◆ What you need to do ◆
Pull every line that holds the word "object" from the entries.
--- start of Records provided ---
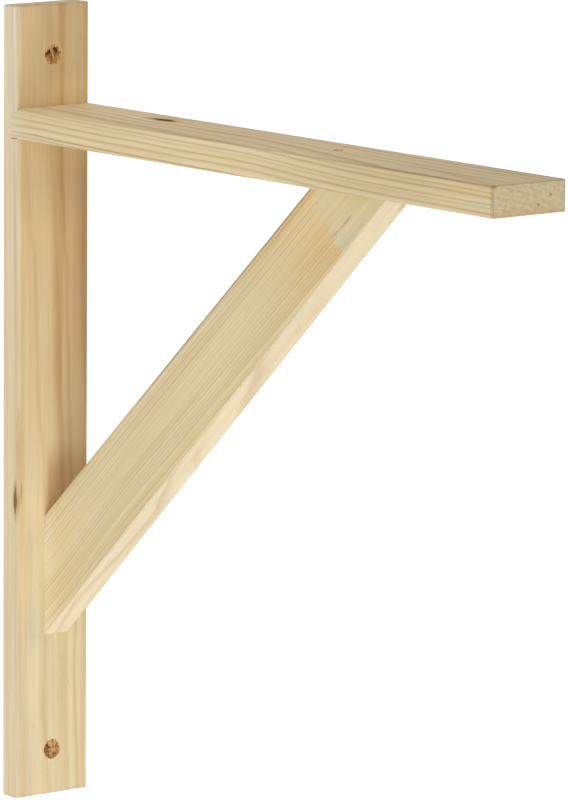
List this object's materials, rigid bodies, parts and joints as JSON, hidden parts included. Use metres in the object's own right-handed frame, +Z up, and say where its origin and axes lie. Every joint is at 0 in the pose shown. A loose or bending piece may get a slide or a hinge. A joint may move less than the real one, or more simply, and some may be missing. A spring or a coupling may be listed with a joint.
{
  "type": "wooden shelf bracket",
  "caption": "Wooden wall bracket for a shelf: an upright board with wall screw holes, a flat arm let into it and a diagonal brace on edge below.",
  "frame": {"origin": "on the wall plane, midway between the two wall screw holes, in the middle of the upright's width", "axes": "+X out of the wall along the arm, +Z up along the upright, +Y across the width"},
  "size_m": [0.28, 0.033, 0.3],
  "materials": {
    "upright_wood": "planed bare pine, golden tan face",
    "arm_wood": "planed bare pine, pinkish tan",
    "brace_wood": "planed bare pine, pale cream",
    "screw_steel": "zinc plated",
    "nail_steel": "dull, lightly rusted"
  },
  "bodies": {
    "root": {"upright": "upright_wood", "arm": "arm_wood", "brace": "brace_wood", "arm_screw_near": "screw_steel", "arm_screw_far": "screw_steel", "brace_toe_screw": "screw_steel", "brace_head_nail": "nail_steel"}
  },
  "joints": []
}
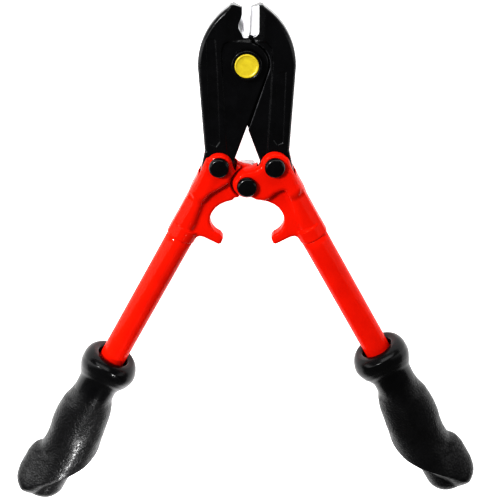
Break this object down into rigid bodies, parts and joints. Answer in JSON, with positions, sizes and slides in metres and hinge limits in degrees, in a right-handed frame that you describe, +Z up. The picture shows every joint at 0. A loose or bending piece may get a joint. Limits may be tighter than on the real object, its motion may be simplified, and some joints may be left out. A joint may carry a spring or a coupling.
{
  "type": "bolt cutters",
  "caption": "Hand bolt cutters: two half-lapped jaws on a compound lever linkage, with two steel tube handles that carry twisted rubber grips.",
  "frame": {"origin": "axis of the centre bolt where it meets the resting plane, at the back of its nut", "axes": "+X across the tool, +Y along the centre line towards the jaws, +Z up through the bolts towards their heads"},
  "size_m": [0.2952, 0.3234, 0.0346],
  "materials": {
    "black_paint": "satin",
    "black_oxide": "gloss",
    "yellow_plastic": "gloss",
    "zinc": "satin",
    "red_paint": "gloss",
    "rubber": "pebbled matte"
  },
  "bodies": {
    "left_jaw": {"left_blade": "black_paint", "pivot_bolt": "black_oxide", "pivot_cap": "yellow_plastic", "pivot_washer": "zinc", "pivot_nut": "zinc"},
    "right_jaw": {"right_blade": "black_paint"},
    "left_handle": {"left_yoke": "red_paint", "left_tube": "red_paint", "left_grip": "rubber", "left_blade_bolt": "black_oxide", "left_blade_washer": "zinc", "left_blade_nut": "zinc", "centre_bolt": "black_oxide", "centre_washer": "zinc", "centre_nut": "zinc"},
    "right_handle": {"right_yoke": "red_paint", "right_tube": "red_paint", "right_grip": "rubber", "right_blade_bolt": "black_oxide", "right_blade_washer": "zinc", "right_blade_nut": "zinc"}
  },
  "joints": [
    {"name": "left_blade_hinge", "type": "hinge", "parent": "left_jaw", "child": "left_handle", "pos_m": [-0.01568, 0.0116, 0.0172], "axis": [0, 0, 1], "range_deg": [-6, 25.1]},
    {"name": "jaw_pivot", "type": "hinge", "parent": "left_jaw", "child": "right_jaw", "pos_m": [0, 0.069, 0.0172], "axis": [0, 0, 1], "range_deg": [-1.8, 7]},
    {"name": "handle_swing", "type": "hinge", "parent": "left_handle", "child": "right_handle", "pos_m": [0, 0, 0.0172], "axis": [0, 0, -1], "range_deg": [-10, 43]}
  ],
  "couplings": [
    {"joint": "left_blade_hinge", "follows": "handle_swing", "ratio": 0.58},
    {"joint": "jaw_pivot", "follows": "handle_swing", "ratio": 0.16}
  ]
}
--- end of Records provided ---
◆ Task response ◆
List this object's materials, rigid bodies, parts and joints as JSON, hidden parts included. Use metres in the object's own right-handed frame, +Z up, and say where its origin and axes lie. Every joint is at 0 in the pose shown. A loose or bending piece may get a slide or a hinge. A joint may move less than the real one, or more simply, and some may be missing. A spring or a coupling may be listed with a joint.
Break this object down into rigid bodies, parts and joints. Answer in JSON, with positions, sizes and slides in metres and hinge limits in degrees, in a right-handed frame that you describe, +Z up. The picture shows every joint at 0. A loose or bending piece may get a joint. Limits may be tighter than on the real object, its motion may be simplified, and some joints may be left out. A joint may carry a spring or a coupling.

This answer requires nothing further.